Data excerpt |
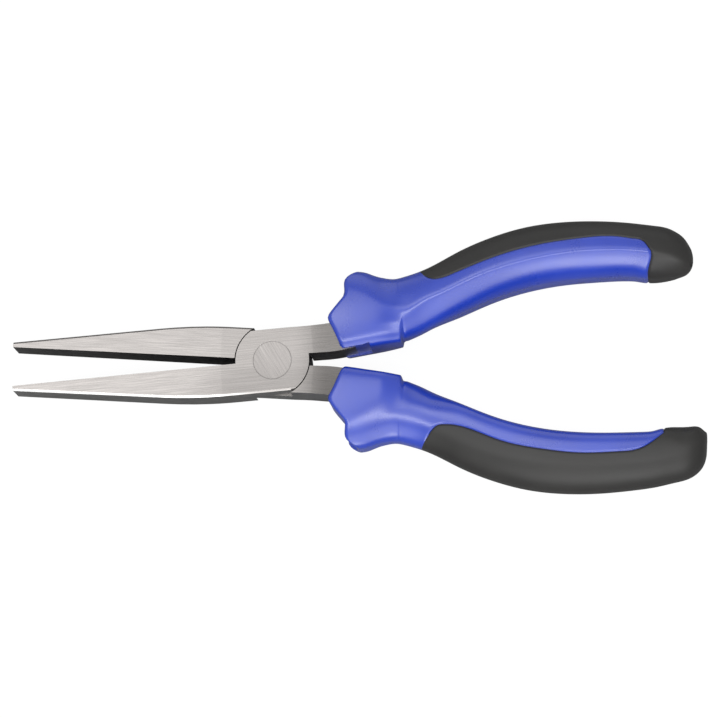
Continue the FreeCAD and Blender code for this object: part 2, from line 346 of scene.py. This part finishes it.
def ring_normals(rings):
    """Outward normals of a tube of rings."""
    along = np.gradient(rings, axis=0)
    around = np.roll(rings, -1, axis=1) - np.roll(rings, 1, axis=1)
    normal = np.cross(around, along)
    length = np.linalg.norm(normal, axis=2, keepdims=True)
    normal = normal / np.maximum(length, 1e-9)
    centre = rings.mean(axis=1, keepdims=True)
    outward = np.sign(((rings - centre) * normal).sum(axis=2, keepdims=True).sum())
    return normal * outward


def grid_faces(first, shape):
    """Quads of a grid of vertex numbers, with shape rows and columns."""
    ids = first + np.arange(shape[0] * shape[1]).reshape(shape)
    a, b = ids[:-1, :-1], ids[:-1, 1:]
    c, d = ids[1:, 1:], ids[1:, :-1]
    return np.stack([a, b, c, d], axis=-1).reshape(-1, 4)


class Builder:
    """Collects grids of points and welds them into one closed mesh."""

    def __init__(self):
        self.points, self.faces, self.count = [], [], 0

    def grid(self, points, flip=False):
        faces = grid_faces(self.count, points.shape[:2])
        self.faces.append(faces[:, ::-1] if flip else faces)
        self.points.append(points.reshape(-1, 3))
        self.count += len(self.points[-1])

    def fan(self, loop):
        """Closes a loop of points to its middle."""
        middle = np.repeat(loop.mean(axis=0)[None], len(loop), axis=0)
        self.grid(np.stack([loop, middle]))

    def object(self, name):
        points = np.concatenate(self.points) * MM
        mesh = bpy.data.meshes.new(name)
        mesh.from_pydata(points.tolist(), [], np.concatenate(self.faces).tolist())
        work = bmesh.new()
        work.from_mesh(mesh)
        bmesh.ops.remove_doubles(work, verts=work.verts, dist=3e-6)
        bmesh.ops.dissolve_degenerate(work, edges=work.edges, dist=1e-6)
        bmesh.ops.recalc_face_normals(work, faces=work.faces)
        work.to_mesh(mesh)
        work.free()
        made = bpy.data.objects.new(name, mesh)
        bpy.context.scene.collection.objects.link(made)
        return made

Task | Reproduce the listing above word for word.

Answer to the exercise |
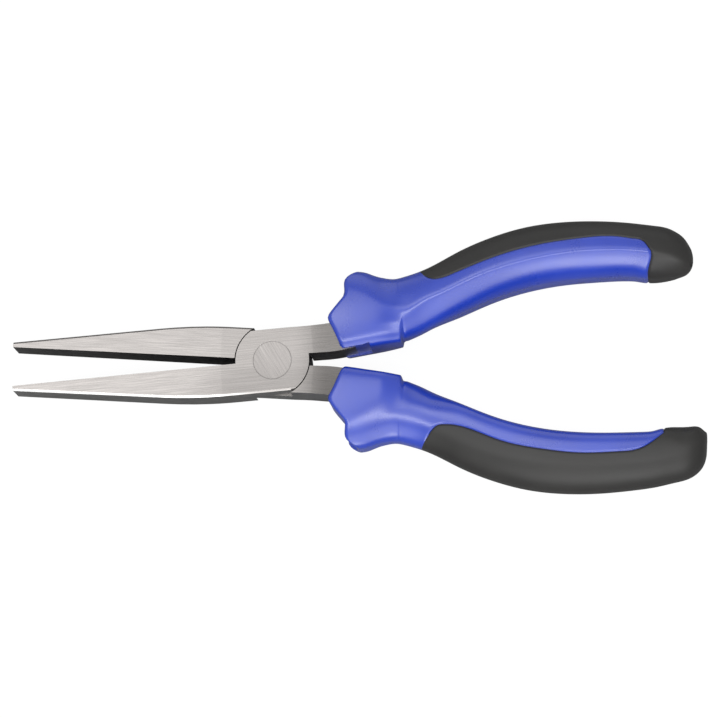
Continue the FreeCAD and Blender code for this object: part 2, from line 346 of scene.py. This part finishes it.
def ring_normals(rings):
    """Outward normals of a tube of rings."""
    along = np.gradient(rings, axis=0)
    around = np.roll(rings, -1, axis=1) - np.roll(rings, 1, axis=1)
    normal = np.cross(around, along)
    length = np.linalg.norm(normal, axis=2, keepdims=True)
    normal = normal / np.maximum(length, 1e-9)
    centre = rings.mean(axis=1, keepdims=True)
    outward = np.sign(((rings - centre) * normal).sum(axis=2, keepdims=True).sum())
    return normal * outward


def grid_faces(first, shape):
    """Quads of a grid of vertex numbers, with shape rows and columns."""
    ids = first + np.arange(shape[0] * shape[1]).reshape(shape)
    a, b = ids[:-1, :-1], ids[:-1, 1:]
    c, d = ids[1:, 1:], ids[1:, :-1]
    return np.stack([a, b, c, d], axis=-1).reshape(-1, 4)


class Builder:
    """Collects grids of points and welds them into one closed mesh."""

    def __init__(self):
        self.points, self.faces, self.count = [], [], 0

    def grid(self, points, flip=False):
        faces = grid_faces(self.count, points.shape[:2])
        self.faces.append(faces[:, ::-1] if flip else faces)
        self.points.append(points.reshape(-1, 3))
        self.count += len(self.points[-1])

    def fan(self, loop):
        """Closes a loop of points to its middle."""
        middle = np.repeat(loop.mean(axis=0)[None], len(loop), axis=0)
        self.grid(np.stack([loop, middle]))

    def object(self, name):
        points = np.concatenate(self.points) * MM
        mesh = bpy.data.meshes.new(name)
        mesh.from_pydata(points.tolist(), [], np.concatenate(self.faces).tolist())
        work = bmesh.new()
        work.from_mesh(mesh)
        bmesh.ops.remove_doubles(work, verts=work.verts, dist=3e-6)
        bmesh.ops.dissolve_degenerate(work, edges=work.edges, dist=1e-6)
        bmesh.ops.recalc_face_normals(work, faces=work.faces)
        work.to_mesh(mesh)
        work.free()
        made = bpy.data.objects.new(name, mesh)
        bpy.context.scene.collection.objects.link(made)
        return made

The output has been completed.